A police source also disclosed that 75-year-old Mrs Benedicta Ndubuisi was engaged in the illegal business of ‘harbouring and caring’ for pregnant girls, whose babies she later gave out for illegal adoption.
But the bubble burst when a transaction went awry. A woman, one Chizoba Nwaeze, reportedly linked the old ‘baby-trader’ with her childless sister. Sunday Sun learnt that Nwaeze and her sister contacted Ndubuisi, who promised to give the childless woman a set of twins. 

But after collecting a deposit of N49,000, she failed to deliver as agreed and trouble ensued between the ‘buyer’ and the ‘seller.’ One of Mrs Ndubuisi’s neighbours, Sunday Okereke, who reportedly knew the woman was into child trafficking, sought to know what the problem was. After hearing that his neighbour could not give the babies as agreed to the ladies and wanting to pacify them, he was said to have given out his three-year-old son, Chigaemezu Okereke, to Chizoba to sell to her sister in Port Harcourt at the cost of N150,000. Chizoba sold the boy for N165,000 but came back and gave the man N145,000, claiming it was the amount he was sold. Now all of them are cooling their heels in police net. 

There was also another case involving one Ijeoma Uduma, 24, of No. 13 Ibadan Street, Aba. Ijeoma, who had two children with two different men, got pregnant again for yet another man, who then abandoned her. On a fateful day when she went to buy drugs from a patent medicine seller, Mrs. Melody Nwankwo, 38, who claimed to be a nurse, 

Ijeoma narrated her ordeal to the woman.
Mrs Nwankwo was said to have informed her husband, Chinedu, who in turn consulted one Benjamin Ubonu (50), a pastor, who had reportedly been contemplating buying a baby. Thereafter a deal was struck. Few days to Ijeoma’s delivery, the pastor through Chinedu enquired from the girl how much she was going to sell the baby when born. The parties settled for N100,000 and the pastor made an upfront payment.
However, the unexpected happened. On April 11, Ijeoma delivered a set of twins, which were handed over to the pastor.

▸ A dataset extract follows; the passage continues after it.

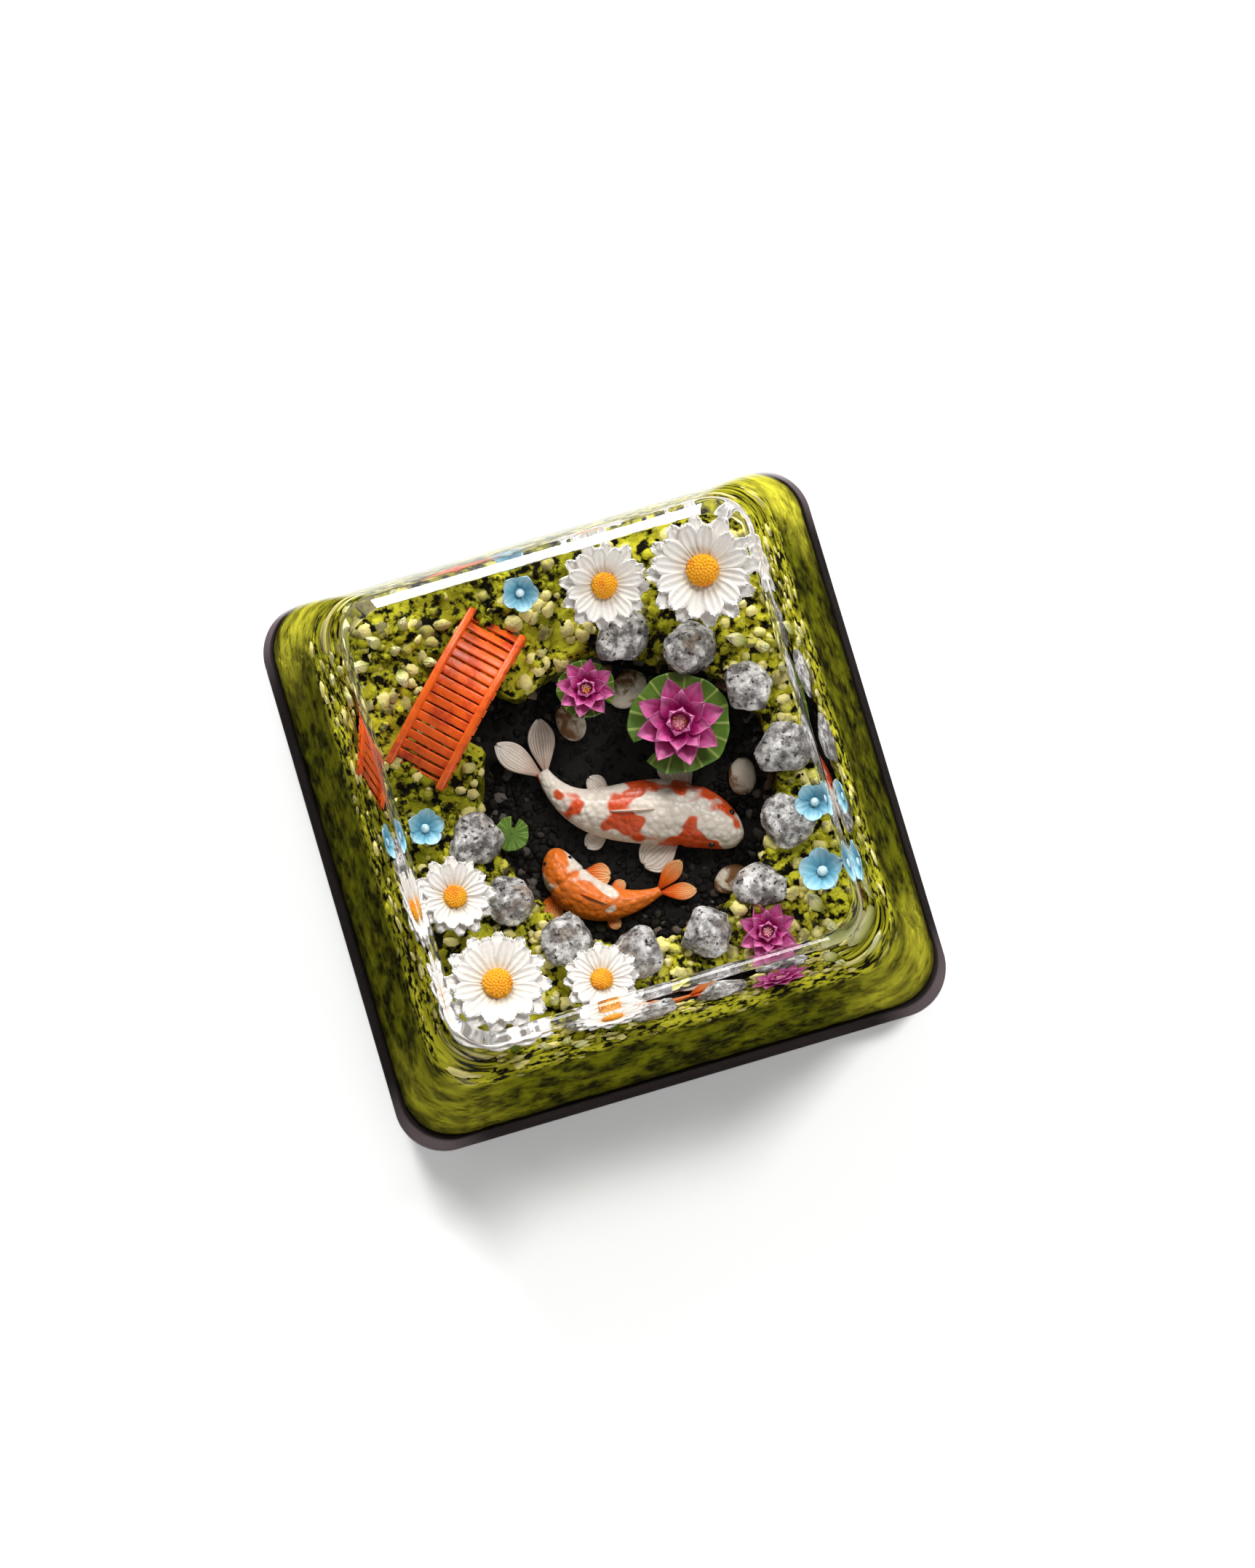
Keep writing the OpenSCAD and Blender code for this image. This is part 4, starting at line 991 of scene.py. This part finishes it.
# Each blossom: its spot on the bank, its size, height, tilt and turn
blossoms = {"radius": 0.78, "petals": 5, "seed": 120,
            "list": [(0.88, -0.69, 1.0, 1.2, 14, 150), (0.94, -0.38, 0.86, 0.95, 12, 180),
                     (-0.87, 0.0, 0.84, 0.8, 10, 0), (-0.12, 0.9, 0.84, 0.8, 12, 270)]}
blossomSkin = petalFinish("blossomPetal", tone(54, 112, 140), tone(112, 176, 200), tone(190, 224, 234), 0.3)
blossomEye = enamelFinish("blossomEye", tone(224, 240, 244), tone(150, 196, 214), (0.5, 0.7), 4.0, 0.3)
for k, (x, y, share, height, tilt, turn) in enumerate(blossoms["list"]):
    r = blossoms["radius"] * share
    rng = np.random.default_rng(blossoms["seed"] + k)
    head = headAt(x, y, height, tilt, turn)
    leaf = petal(r * 0.92, r * 0.44, 0.1, cup=0.16 * r, curl=0.2 * r, front=1.35, blunt=0.5, rows=16, around=22)
    parts = [petalRing(head, rng, leaf, blossoms["petals"], 0, 0.08 * r, 0.05, 18),
             onHead(head, lump(8, 16, (0.26 * r, 0.26 * r, 0.1), 0.0), upright, [0, 0, 0.08], 0.2)]
    makePiece(f"blossom_flower_{k + 1}", [(join(parts), blossomSkin), (stalk(x, y, height, 0.13), stalkSkin)],
              [f"blossom_{k + 1}"])
    button = lump(10, 20, (0.2 * r, 0.2 * r, 0.17 * r), 0.06, 0.7, k)
    makePiece(f"blossom_middle_{k + 1}", [(onHead(head, button, upright, [0, 0, 0.19], 0.5), blossomEye)],
              [f"blossom_eye_{k + 1}"])
print("blossoms made")

# Each sprig: its spot on the bank, how many leaves, and its turn. The leaves stand in a spiral, a golden angle on
# from each other and out by the square root of their number.
sprigs = {"leaf": 0.38, "list": [(-0.78, 0.81, 6, 0), (0.93, 0.37, 4, 240), (0.86, -0.92, 3, 200),
                                 (-0.52, -0.9, 3, 30)]}
sprigSkin = petalFinish("sprigLeaf", tone(116, 126, 44), tone(196, 196, 118), tone(228, 222, 168), 0.45)
leaf = petal(1.0, 0.19, 0.3, cup=0.03, rows=16, around=20)
for k, (x, y, count, turn) in enumerate(sprigs["list"]):
    n = np.arange(count)
    angle = n * goldenAngle + turn
    lean = 12 + 6 * (n % 3)
    tall = 0.7 + 0.14 * ((n * 2) % 5)
    matrices = turnZ(angle) @ turnY(lean - 90) * tall[:, None, None] ** 0.5
    spots = polar(1.2 * sprigs["leaf"] * np.sqrt(n), angle, 0.0) + onBank(x, y, -0.02)
    makePiece(f"leaf_sprig_{k + 1}", [(copies(leaf, matrices, spots, (n * 0.37) % 1), sprigSkin)],
              [f"sprig_{k + 1}"])
print("sprigs made")

# Floor, lamps and camera, in metres. Each lamp: its name, place, width, height and watts.
studio = {"world": 0.24, "floor": tone(236, 236, 236), "floorSeen": (1.3, 1.3, 1.3, 1), "floorHalf": 3,
          "floorLevel": -0.00002, "card": (0.0, 0.05, 0.5), "cardHalf": 0.12, "lampsAim": (0, 0, 0.006),
          "lamps": [("backBox", (0.012, 0.37, 0.16), 0.11, 0.28, 2.1),
                    ("keyBox", (0.20, 0.16, 0.30), 0.09, 0.09, 0.9),
                    ("fillBox", (-0.10, -0.30, 0.26), 0.12, 0.12, 0.12),
                    ("frontBox", (-0.01, -0.36, 0.095), 0.12, 0.10, 0.44)]}


# A level square sheet, its front turned up or down
def addSheet(name, middle, half, finish, up):
    x, y, z = middle
    mesh = bpy.data.meshes.new(name)
    mesh.from_pydata([(x - half, y - half, z), (x + half, y - half, z), (x + half, y + half, z),
                      (x - half, y + half, z)], [], [(0, 1, 2, 3) if up else (3, 2, 1, 0)])
    mesh.materials.append(finish)
    return addObject(name, mesh)


paper = Finish("paper", Roughness=0.9)
paperShade = paper.feed(Base_Color=paper.mix(paper.looking(), studio["floor"], studio["floorSeen"]))
floor = addSheet("floor", (0, 0, studio["floorLevel"]), studio["floorHalf"], paperShade, True)

# A dark card above the camera, so that the flat top mirrors nothing bright
felt = Finish("felt", Roughness=1.0)
feltShade = felt.feed(Base_Color=felt.mix(felt.noise(0.02, 2), tone(10, 10, 10), tone(16, 16, 16)))
card = addSheet("dark_card", studio["card"], studio["cardHalf"], feltShade, False)

# The world is white to look at, and dimmer as a light
world = bpy.data.worlds.new("studio")
bpy.context.scene.world = world
world.use_nodes = True
sky = Graph(world.node_tree)
dim, shown = (sky.node("ShaderNodeBackground", {}, {"Color": (1, 1, 1, 1), "Strength": strength})
              for strength in (studio["world"], 1.0))
sky.node("ShaderNodeOutputWorld", {}, {"Surface": sky.shaders(sky.looking(), dim, shown)})


# Moves a lamp or the camera to a place and turns its -Z to a target, with its up in the upright plane, then rolls it
def aim(obj, place, target, roll=0.0):
    back = np.array(place, float) - np.array(target, float)
    back /= np.linalg.norm(back)
    right = np.cross([0, 0, 1.0], back)
    right /= np.linalg.norm(right)
    up = np.cross(back, right)
    c, s = math.cos(math.radians(roll)), math.sin(math.radians(roll))
    x, y = c * right + s * up, -s * right + c * up
    obj.matrix_world = Matrix([[x[i], y[i], back[i], place[i]] for i in range(3)] + [[0, 0, 0, 1]])


for name, place, wide, high, watts in studio["lamps"]:
    lamp = bpy.data.lights.new(name, "AREA")
    lamp.shape, lamp.size, lamp.size_y, lamp.energy = "RECTANGLE", wide, high, watts
    aim(addObject(name, lamp), place, studio["lampsAim"])

view = {"distance": 0.2001, "azimuth": -13.63, "elevation": 83.64, "roll": -2.83, "lens": 149.2,
        "target": (0.00080, -0.00008, 0.006)}
a, e = math.radians(view["azimuth"]), math.radians(view["elevation"])
away = np.array([math.sin(a) * math.cos(e), -math.cos(a) * math.cos(e), math.sin(e)])
camera = addObject("camera", bpy.data.cameras.new("camera"))
camera.data.lens, camera.data.sensor_width = view["lens"], 36.0
camera.data.clip_start, camera.data.clip_end = 0.01, 20
aim(camera, np.array(view["target"]) + away * view["distance"], view["target"], view["roll"])
bpy.context.scene.camera = camera
bpy.context.scene.view_settings.view_transform = "Standard"
print("studio made")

But the police were alerted and all those involved in the illegal deal were arrested. 
The question now bothering most people is whether the activities of the child traffickers conformed with provisions of the Eastern Nigeria Child Adoption Law No. 12 of 1986?

Speaking on the worrisome development, medical director of Okwuonu Memorial Hospital, Aba, Dr. C. C. Okwuonu, who also runs a social home, dismisses their activities as illegal, explaining that babies should not be sold but adopted by qualified couples. According to him, legal adoption only attract a fee of N25,000.
He stated that when someone intends to adopt a baby, the applicant would be required to present age declaration, evidence of medical fitness, two passport photographs, a marriage certificate as well as the birth certificate of the baby to be adopted. 

“You see, people like to cut corners by avoiding the due process. Any foster parent who wants to adopt a baby comes to the Social Welfare Unit of a local government area for a temporary adoption paper, which would be made permanent at the end of one year. It is only when the permanent papers are issued that the foster parents can claim the baby as theirs. The basis of this process is to ascertain whether the would-be-foster parents are able to support the foster child. “Also, no mother would be admitted into a social home without the consent of her parents. Anything short of the above processes is illegal,” Okwuonu stated.

He added that the Medical and Dental Council of Nigeria should withdraw the certificates of medical practitioners found guilty of this practice. “To save the face of the medical profession, medical practitioners who are found wanting in this area should be shown the way out by withdrawing their certificates,” Okwuonu added. For Dr. Charles Chinekezi, a human rights activist, the practice is almost becoming modern-day slave trade. “The most annoying thing is that sometimes these babies are sold to ritualists who use them for diabolical purposes,” he said.